Benefits of FTTx Networks

FTTx networks bring numerous advantages, which is why many regions and service providers are investing heavily in them:

• High-Speed Internet: FTTx networks provide speeds far surpassing traditional copper-based systems, making them ideal for high-bandwidth applications such as video streaming, online gaming, and remote work.
• Future-Proofing: Fiber optic technology is scalable, allowing service providers to increase speeds as demand grows without needing to replace the infrastructure.
• Lower Latency: Fiber networks offer low-latency connections, which are crucial for real-time applications like video conferencing, virtual reality, and cloud computing.
• Reduced Maintenance: Fiber optics are more durable and require less maintenance than copper lines, reducing the overall cost of network upkeep.

Challenges in FTTx Buildouts

Despite its benefits, building FTTx networks comes with challenges:

1. Cost: Laying fiber infrastructure, especially in remote or rural areas, is expensive. The costs are compounded when digging underground, navigating difficult terrain, or acquiring permits.
2. Time-Consuming: The buildout process can be slow, especially when dealing with dense urban areas or places with existing infrastructure that must be navigated or upgraded.
3. Regulatory Hurdles: Obtaining the necessary permits and adhering to local regulations can delay projects and add to the costs of deployment.

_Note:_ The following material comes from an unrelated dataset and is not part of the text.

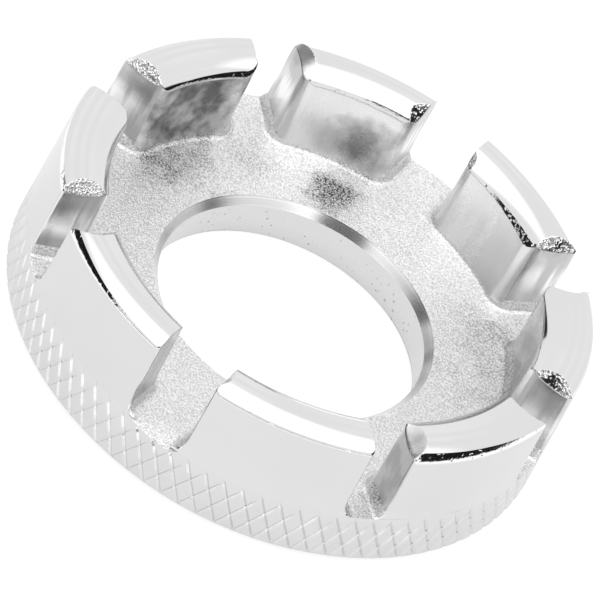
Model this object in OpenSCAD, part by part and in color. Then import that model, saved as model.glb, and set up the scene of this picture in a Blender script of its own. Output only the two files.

FTTx networks are the future of internet connectivity, offering unmatched speed, reliability, and scalability. Designing and building these networks is a complex process that requires careful planning, engineering, and investment, but the rewards are significant. As more regions adopt fiber-based solutions, FTTx will continue to pave the way for the next generation of digital services and innovations, ensuring that users have access to the high-speed internet that modern life demands.

By understanding the principles behind FTTx design and buildouts, network engineers and decision-makers can better navigate the challenges of deploying these cutting-edge systems and capitalize on the opportunities they bring to communities and businesses alike.